Comecei a acordar assim que caí no sono. A consciência vem e vai. Cacos mnemônicos se misturam a migalhas oníricas e xarope de groselha para formar a Grande Geleia Fugaz. Sempre que escrevo algo sob as novas regras ortográficas me dá vontade de espinafrar a famigerada reforma, mas não vou perder tempo com isso agora. Gasto energia demais com bobagens que, por preguiça de pensar, acho importantes. São bobagens porque estão fora do meu alcance. E, sobretudo, por não afetarem diretamente meu mundo. Meu mundo, donde tirei isso? Não tenho mundo. Meu mundo é o mesmo mundo de todos eles, queira eu ou não. Tenho essa mania de me achar um indivíduo, mas sou idêntico aos outros bilhões que pululam neste charco de formol. Sou geneticamente implicante. Os outros me fazem mal, o mundo me faz mal. E acabo levando psicossomaticamente. Boio uns segundos, suficientes para ver assomar aos poucos lá longe o cais da consciência enquanto subo e amo e desço e grunho e visto o terno de tergal chumbo que usei no meu casamento com a Sílvia e afundo até o piso da fossa abissal.

Comecei a dormir assim que a Soninha ligou a tevê. Pouco antes de perder a consciência me aconcheguei no volume macio e cheiroso estendido ao meu lado e, semiacordado, comecei a sonhar com a Sílvia, depois com a Nancy, depois com a Ivani, depois não me lembro. Sou um lenhador ou algum outro trabalhador braçal e mantenho minha dúzia de mulheres em pé amarradas de costas para uma parede. Nuas, de pernas semiabertas. Logo antes de sair para o trabalho e logo depois de voltar do trabalho, penetro-as. (Não vou abrir parênteses hoje, por favor. Penetro-as e pronto.) Elas não parecem gostar ou desgostar. Simplesmente ficam lá peladas em pé esperando que eu as cubra uma a uma, consecutivamente, sem saltar essa ou aquela nem me demorar mais ou menos com aquela ou essa. Às vezes, sei lá por que cargas d'água (preciso escrever sobre as delícias de usar expressões idiomáticas), lasco uma beijoca numa. Mas sem espalhafato. Ou intenção de causar inveja às demais. É simplesmente um beijo, sem deferência, afeto ou segundas intenções. E, quando dou um beijo, é na bochecha ou no pescoço. Nunca na boca. Também tenho meus nojos.

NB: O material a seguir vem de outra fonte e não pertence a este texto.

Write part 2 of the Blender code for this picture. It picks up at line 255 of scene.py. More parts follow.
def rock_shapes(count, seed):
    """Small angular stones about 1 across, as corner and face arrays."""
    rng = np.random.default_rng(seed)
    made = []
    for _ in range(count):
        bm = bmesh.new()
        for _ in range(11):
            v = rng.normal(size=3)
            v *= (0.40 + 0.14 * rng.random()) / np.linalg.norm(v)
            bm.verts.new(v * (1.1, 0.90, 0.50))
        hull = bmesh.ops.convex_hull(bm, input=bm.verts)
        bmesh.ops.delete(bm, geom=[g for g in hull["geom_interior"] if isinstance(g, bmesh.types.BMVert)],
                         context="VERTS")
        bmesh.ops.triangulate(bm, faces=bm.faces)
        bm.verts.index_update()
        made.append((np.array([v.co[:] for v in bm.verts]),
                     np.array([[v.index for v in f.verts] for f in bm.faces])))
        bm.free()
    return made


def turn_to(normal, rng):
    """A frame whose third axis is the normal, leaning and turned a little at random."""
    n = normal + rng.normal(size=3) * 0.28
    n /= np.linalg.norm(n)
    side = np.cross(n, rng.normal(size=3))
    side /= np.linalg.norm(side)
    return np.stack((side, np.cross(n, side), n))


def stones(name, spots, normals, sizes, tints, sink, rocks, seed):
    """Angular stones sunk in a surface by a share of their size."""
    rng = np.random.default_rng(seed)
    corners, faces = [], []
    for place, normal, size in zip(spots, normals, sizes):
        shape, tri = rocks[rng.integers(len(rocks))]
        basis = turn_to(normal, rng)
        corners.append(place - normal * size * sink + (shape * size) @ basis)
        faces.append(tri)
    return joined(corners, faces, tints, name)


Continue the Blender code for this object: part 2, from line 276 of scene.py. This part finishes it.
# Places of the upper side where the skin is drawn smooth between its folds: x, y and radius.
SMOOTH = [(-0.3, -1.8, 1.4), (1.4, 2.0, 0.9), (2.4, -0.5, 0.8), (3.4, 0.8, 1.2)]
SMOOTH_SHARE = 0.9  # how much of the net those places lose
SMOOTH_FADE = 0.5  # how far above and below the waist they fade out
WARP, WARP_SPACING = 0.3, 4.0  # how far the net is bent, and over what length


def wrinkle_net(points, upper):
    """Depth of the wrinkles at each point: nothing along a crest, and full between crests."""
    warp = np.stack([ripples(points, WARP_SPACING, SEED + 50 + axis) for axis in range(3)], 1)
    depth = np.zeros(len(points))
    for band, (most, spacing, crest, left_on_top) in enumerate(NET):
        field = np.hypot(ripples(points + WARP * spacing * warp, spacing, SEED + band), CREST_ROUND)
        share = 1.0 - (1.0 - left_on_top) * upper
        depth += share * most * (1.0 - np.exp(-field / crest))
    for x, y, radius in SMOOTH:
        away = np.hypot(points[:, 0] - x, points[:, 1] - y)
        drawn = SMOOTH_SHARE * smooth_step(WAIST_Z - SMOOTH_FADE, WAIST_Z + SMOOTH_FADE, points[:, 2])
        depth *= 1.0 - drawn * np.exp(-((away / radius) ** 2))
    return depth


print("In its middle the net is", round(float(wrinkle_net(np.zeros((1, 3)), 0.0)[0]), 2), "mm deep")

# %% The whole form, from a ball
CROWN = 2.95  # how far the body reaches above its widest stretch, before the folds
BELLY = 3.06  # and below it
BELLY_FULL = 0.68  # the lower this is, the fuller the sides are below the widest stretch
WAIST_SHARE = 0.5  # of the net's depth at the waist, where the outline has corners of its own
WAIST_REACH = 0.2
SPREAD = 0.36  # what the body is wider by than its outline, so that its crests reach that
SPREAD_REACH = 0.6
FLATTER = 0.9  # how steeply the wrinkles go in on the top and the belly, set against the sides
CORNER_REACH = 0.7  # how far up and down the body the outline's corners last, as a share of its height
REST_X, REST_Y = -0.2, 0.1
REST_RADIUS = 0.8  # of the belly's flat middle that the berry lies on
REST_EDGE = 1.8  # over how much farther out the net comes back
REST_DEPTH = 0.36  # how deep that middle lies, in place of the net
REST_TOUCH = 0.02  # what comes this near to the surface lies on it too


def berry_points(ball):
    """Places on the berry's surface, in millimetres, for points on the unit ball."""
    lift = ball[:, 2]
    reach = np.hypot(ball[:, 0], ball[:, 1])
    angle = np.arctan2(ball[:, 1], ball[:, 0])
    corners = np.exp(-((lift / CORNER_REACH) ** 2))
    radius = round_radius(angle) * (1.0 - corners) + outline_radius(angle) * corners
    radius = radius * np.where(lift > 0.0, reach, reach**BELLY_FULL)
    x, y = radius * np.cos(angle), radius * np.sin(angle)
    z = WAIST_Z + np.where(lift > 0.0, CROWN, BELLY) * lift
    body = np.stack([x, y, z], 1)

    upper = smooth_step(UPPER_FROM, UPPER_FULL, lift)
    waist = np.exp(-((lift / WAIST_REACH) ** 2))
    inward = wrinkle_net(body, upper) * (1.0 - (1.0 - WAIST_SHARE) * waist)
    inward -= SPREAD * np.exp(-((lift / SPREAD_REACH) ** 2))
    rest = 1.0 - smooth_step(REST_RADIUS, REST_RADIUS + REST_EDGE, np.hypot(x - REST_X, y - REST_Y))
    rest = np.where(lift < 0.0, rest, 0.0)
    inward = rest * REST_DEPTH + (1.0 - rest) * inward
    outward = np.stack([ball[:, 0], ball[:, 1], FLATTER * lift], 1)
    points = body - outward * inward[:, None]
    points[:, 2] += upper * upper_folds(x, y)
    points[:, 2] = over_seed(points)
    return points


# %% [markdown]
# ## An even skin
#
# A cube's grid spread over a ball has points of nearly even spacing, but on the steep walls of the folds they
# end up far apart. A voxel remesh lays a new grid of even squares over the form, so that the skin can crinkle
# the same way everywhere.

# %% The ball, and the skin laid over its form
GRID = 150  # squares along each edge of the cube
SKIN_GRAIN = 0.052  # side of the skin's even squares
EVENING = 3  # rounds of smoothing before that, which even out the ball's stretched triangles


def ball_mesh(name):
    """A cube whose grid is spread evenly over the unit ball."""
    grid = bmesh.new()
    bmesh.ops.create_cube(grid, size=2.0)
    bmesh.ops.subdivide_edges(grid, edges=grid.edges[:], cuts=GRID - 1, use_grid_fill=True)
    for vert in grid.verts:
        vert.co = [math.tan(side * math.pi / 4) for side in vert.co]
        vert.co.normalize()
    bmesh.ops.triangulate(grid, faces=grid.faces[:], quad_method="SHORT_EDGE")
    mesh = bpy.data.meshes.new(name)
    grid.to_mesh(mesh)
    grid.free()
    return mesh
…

Então sinto a Soninha massageando meu pau. Na tevê o carinha das Casas Bahia quer que eu pule da cama e saia correndo até a João Pessoa, Sanca, para garantir até sábado meu jogo de cozinha e um rádio-relógio de brinde. Agora lembrei -- a Soninha desligou meu rádio-relógio, sempre sintonizado nos 105,9 Mhz da Cultura FM para assistir a novela da Globo. Queria escrever sobre essa praga nacional, mas está além do meu estômago. Um pesado manto de perplexidade se abate sobre meu intelecto e, inerme, apago. Quando digo que não suporto novela a Soninha me olha como se eu estivesse numa jaula do zoológico.Certa vez comecei a explicar, pensando em mencionar coisas como previsibilidade, redundância, maniqueísmo, mas vi que ela desligou na terceira palavra. Novela, qual religião e Deus, é antiintelecto. Questão de fé.

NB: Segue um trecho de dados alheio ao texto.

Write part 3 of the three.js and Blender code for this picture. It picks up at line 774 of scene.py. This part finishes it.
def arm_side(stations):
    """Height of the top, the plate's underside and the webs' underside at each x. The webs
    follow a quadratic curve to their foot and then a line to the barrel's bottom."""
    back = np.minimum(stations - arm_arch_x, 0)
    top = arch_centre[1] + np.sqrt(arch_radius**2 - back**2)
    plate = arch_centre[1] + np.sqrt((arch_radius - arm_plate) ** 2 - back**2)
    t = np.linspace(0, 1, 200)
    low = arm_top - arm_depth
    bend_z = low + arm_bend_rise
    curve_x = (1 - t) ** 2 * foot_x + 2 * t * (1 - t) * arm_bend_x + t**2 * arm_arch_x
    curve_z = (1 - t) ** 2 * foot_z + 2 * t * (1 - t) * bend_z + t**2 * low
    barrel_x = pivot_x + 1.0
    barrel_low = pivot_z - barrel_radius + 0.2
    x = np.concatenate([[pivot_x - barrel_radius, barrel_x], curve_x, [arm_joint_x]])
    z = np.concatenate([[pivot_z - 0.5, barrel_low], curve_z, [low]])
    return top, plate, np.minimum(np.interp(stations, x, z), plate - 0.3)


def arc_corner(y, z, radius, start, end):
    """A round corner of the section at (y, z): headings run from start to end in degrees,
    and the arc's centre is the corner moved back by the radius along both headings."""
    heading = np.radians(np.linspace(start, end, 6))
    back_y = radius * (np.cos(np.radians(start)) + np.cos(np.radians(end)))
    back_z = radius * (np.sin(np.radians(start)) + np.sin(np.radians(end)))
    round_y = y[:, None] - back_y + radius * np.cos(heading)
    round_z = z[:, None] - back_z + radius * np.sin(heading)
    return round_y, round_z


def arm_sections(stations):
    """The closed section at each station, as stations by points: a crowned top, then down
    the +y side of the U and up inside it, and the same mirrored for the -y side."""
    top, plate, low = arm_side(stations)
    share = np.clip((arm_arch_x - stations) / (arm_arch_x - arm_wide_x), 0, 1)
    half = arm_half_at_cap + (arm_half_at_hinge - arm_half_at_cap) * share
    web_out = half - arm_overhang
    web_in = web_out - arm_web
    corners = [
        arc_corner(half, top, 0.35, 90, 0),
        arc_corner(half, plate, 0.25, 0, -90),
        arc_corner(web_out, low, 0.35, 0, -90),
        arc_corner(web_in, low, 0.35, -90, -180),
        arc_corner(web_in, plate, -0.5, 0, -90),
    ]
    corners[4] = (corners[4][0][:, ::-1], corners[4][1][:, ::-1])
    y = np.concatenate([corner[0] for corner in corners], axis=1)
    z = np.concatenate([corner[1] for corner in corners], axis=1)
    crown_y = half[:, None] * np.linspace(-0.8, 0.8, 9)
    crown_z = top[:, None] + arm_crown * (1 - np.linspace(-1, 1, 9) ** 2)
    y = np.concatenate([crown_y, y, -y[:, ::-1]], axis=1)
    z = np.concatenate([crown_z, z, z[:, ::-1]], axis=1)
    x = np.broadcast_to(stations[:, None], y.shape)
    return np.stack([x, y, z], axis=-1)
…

Pronto, estou uns setenta por cento acordado. Ela desiste de me ressuscitar e aumenta o som da tevê. Choraminga. Que não quero fazer sexo. Que não gosto mais dela. Por que é que caí tão rápido daquelas quatro ou cinco gozadas por noite para o mais lasso abandono. (Não exatamente nestes termos. E não foi tão rápido quanto possa parecer.)

Meu amorzinho, a culpa não é sua. (Vai explicar uma coisa dessas a uma mulher.) Estou passando essa fase difícil, entenda. Logo volto ao normal. Assim que superar a separação da Sílvia. O doutor Gê diz que é assim mesmo. Tenha paciência.

Ela vem insistindo para que eu tome viagra. Nem sonhar -- meu primo Ozório morreu de pau duro depois de quase matar minha prima Leninha numa sessão ininterrupta que, alegam os dois filhos, durou mais de seis horas.

Para evitar que a noite acabe num desenxabido anticlímax, peço que me conte mais uma vez como foi sua transa com o Lacerda no quartinho dos fundos do boteco. Como todo bom fantasista, sou um incorrigível voyeur.